Metro Manila running out of office space2:29 am | Saturday, August 3rd, 2013 By Doris C. Dumlao Philippine Daily Inquirer
MANILA, Philippines—Metro Manila will likely run out of leasable office space in the next three to four years due to robust demand especially from the business process outsourcing (BPO) sector, according to the Philippine unit of international property consulting firm Jones Lang LaSalle.
Rental prices for office property will continue to rise, and this will attract new investments, said David Leechiu, country head of JLL.
“We’ll see a deficit in office space in the next three to four years,” Leechiu said in a briefing Wednesday.
He explained that the additional capital to be poured into office development would eat up space in major central business districts like Makati, Ortigas and Quezon City.
Leechiu identified the areas that could absorb more development, such as the FTI complex, now known as Arca South, and Circuit City, both being developed by Ayala Land.
Also, the Mall of Asia complex, as well as redevelopment projects on Roxas Boulevard and in Pasig City, may yield more office space, he said.

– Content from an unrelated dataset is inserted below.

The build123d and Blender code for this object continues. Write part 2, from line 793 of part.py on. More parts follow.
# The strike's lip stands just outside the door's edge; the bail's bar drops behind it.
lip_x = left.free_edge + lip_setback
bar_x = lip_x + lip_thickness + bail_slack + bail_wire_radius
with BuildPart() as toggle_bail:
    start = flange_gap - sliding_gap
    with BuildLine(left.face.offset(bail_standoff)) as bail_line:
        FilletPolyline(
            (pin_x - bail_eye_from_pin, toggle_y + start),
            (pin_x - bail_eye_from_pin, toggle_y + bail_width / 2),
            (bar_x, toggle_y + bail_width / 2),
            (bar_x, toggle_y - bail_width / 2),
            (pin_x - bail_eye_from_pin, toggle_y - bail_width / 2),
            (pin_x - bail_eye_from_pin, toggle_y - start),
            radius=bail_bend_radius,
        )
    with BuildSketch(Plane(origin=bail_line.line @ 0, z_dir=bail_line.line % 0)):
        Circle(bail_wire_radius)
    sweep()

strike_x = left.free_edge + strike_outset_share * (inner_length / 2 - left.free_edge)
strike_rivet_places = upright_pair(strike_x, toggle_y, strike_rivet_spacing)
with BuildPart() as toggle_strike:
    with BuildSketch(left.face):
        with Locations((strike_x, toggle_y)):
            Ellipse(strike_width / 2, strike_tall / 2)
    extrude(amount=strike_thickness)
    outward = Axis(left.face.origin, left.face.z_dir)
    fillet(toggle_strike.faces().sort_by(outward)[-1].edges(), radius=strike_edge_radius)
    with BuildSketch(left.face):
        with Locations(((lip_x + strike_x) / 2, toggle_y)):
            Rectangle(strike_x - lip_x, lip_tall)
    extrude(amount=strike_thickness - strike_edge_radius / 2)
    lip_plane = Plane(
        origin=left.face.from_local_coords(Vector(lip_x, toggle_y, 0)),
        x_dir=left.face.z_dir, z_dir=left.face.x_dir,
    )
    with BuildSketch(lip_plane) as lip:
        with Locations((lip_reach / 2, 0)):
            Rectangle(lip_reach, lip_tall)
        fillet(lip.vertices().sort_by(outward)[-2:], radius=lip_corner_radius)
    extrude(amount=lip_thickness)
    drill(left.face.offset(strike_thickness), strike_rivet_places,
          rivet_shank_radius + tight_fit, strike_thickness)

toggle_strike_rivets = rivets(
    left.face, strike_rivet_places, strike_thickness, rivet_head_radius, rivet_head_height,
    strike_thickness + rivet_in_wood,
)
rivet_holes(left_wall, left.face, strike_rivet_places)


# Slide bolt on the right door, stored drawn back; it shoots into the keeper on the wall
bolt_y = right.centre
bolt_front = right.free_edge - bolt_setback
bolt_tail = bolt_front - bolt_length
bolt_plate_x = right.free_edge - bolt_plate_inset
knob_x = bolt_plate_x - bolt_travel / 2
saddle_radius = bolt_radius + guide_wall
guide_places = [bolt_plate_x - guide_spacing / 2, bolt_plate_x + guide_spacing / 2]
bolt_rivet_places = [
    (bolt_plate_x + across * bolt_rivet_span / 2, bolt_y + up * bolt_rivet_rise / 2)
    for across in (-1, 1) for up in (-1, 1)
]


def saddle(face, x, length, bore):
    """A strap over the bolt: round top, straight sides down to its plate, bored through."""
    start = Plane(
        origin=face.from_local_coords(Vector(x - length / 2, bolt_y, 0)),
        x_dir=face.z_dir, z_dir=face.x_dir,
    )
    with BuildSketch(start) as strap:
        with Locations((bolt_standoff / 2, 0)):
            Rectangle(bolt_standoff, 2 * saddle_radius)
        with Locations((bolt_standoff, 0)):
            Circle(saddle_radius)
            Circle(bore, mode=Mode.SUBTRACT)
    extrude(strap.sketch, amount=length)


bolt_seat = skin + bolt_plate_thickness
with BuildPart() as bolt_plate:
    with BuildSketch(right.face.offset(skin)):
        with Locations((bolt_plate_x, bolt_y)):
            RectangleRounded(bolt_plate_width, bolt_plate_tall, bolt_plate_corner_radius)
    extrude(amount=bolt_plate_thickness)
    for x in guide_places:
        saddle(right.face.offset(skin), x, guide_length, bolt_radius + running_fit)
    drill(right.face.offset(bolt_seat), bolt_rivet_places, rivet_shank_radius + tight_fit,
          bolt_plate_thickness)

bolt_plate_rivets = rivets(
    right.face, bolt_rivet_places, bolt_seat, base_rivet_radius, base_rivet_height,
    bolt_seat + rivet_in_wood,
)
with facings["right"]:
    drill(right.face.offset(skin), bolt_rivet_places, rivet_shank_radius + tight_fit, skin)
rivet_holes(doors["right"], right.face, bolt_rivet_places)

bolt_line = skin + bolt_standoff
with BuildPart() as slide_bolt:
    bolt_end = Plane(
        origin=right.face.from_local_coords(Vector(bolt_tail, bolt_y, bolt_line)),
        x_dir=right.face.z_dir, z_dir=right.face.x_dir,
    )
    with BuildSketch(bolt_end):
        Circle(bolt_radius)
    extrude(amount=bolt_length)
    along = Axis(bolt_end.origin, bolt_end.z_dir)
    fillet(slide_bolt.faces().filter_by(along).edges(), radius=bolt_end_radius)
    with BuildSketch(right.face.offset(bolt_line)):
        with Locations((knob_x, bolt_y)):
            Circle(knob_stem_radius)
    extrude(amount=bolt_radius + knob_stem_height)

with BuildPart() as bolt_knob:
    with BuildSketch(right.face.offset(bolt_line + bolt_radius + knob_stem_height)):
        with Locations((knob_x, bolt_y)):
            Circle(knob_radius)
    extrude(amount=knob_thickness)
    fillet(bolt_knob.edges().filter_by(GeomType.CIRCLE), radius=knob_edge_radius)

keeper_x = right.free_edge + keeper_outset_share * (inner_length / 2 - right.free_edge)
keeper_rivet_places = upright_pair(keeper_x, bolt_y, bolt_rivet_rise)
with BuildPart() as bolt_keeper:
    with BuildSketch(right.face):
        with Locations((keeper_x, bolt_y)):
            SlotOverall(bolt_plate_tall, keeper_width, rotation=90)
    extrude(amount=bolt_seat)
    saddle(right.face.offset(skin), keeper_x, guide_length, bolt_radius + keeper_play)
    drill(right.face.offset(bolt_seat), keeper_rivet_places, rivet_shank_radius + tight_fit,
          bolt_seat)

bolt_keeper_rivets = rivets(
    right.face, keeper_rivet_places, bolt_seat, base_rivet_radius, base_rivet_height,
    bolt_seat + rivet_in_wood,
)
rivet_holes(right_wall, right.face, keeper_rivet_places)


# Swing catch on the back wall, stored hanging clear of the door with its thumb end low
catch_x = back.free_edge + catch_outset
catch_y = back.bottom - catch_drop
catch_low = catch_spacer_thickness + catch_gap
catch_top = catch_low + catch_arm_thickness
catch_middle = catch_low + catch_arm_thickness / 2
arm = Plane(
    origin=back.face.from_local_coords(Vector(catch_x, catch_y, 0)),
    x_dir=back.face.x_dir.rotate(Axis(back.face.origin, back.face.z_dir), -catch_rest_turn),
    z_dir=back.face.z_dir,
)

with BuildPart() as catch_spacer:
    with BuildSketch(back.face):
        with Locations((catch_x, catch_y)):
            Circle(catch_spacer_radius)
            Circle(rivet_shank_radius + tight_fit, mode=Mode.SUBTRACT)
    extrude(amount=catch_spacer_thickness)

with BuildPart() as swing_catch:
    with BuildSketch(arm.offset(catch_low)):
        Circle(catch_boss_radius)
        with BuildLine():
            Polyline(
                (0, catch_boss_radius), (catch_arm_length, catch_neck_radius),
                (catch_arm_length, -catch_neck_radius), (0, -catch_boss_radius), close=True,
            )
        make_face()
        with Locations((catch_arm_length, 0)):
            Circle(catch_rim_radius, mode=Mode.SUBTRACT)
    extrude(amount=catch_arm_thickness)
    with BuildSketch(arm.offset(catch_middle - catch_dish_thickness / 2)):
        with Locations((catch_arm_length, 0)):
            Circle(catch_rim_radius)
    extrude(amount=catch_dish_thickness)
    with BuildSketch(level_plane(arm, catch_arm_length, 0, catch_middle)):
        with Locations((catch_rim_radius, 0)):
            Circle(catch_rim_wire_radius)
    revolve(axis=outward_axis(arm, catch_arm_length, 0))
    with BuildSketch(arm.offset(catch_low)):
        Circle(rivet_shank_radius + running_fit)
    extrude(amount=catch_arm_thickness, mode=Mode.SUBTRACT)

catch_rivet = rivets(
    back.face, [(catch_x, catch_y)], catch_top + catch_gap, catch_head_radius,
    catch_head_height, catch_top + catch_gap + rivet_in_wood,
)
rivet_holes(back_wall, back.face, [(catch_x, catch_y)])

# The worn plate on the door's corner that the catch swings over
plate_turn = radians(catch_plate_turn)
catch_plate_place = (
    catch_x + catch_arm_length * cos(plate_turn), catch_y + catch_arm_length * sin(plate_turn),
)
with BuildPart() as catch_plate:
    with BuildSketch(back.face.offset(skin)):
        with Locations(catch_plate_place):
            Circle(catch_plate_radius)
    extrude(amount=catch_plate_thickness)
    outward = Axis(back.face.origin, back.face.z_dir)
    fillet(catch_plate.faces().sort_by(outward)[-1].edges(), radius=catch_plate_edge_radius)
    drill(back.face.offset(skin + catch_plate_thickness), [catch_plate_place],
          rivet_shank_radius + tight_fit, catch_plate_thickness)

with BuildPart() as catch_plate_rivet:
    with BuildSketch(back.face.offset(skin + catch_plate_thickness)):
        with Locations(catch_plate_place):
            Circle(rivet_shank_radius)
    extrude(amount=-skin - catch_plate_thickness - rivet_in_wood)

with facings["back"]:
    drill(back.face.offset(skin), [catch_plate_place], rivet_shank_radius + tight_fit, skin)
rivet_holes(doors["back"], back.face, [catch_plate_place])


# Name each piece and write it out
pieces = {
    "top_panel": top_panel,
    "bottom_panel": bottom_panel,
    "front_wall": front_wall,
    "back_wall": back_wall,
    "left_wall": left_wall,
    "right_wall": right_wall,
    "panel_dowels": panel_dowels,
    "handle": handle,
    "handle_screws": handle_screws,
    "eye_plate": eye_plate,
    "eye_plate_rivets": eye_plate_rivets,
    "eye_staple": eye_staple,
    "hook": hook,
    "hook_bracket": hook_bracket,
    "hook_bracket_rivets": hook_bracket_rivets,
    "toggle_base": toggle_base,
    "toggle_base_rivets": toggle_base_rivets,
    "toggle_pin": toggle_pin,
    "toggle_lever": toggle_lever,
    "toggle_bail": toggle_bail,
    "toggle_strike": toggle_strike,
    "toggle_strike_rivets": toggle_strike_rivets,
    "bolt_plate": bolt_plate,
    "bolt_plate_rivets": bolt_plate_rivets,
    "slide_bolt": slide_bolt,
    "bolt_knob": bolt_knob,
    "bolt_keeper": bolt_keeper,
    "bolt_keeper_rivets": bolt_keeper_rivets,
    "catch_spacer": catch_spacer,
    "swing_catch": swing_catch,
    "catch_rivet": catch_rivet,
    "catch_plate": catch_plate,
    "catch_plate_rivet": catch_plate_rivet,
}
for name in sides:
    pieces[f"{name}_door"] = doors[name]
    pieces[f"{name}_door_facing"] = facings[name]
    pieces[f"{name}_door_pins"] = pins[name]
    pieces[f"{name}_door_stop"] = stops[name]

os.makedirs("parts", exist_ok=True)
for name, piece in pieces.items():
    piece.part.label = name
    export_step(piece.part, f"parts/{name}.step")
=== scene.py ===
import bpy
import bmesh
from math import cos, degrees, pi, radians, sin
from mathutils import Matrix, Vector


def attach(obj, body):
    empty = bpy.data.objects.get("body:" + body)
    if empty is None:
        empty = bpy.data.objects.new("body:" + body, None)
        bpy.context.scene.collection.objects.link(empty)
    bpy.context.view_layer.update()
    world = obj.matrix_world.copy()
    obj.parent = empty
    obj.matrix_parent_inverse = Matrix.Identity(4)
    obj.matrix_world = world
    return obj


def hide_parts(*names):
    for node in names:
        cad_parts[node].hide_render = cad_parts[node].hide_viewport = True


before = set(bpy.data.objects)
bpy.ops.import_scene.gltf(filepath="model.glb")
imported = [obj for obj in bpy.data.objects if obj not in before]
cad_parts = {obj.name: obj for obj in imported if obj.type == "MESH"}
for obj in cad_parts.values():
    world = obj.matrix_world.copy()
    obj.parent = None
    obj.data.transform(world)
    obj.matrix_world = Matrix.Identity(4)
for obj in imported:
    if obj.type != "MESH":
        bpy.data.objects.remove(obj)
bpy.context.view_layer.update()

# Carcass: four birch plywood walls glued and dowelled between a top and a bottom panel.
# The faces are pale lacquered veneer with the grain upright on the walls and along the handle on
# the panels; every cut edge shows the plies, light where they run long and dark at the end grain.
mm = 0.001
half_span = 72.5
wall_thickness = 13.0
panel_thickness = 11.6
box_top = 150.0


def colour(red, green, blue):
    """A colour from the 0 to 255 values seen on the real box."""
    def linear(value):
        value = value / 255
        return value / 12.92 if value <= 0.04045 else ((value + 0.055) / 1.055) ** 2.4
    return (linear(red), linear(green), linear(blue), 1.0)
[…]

Assuming a steady takeup of at least 400,000 square meters of new office space a year, JLL said supply would fail to meet demand by 2016.
In the first half of this year, JLL estimated that 168,000 square meters of office space in Metro Manila had been committed to tenants. Some represent new lease contracts (86,300 square meters) while the rest (81,700 square meters) are commitments to lease even before completion.
“We’re not seeing any bubble in office market because what’s being supplied is rented. Buildings are mostly committed even before they are completed,” said Shiela Lobien, JLL director and head of project leasing.
Bonifacio Global City (BGC) is said to be the most attractive among tenants looking for office space. In the first half, JLL said, BGC cornered the most property deals, followed by McKinley Hill and Quezon City.
Monthly office rent at BGC stands at P700 to P900 per square meter compared to Makati’s P600-P1,200 per square meter.
Overall, JLL estimated that average rent across Metro Manila’s business district had risen by 9 percent to P575-P750 per square meter from June 2012.
Rental rates in other business districts are: P550-P650 per square meter in Mandaluyong and Ortigas; P550-P700 per square meter in Quezon City; P500-P600 per square meter in Bay City, Mall of Asia, and P500-P600 per square meter in Alabang.
Meanwhile, average monthly rent in the provinces ranges from P375 to P475 per square meter, said Lizanne Tan, JLL national director for markets.
Average monthly office rental rates per square meter are: in Bacolod, P350-P475; in Baguio, P385-P500; in Cebu P400-P550; in Cavite, P425-P475; in both Clark and Davao, P375-P450; and in Iloilo, P300-P450.
On the residential property segment, JLL expects economic growth to sustain market demand. From 2013 to 2018, JLL sees 149,920 new residential units in the pipeline.
SM Development Corp. had the biggest share of the market with 23 percent. It was followed by Megaworld, which accounted for 17 percent, and Ayala Land with 11 percent.
Majority of these residential units are priced below P3 million.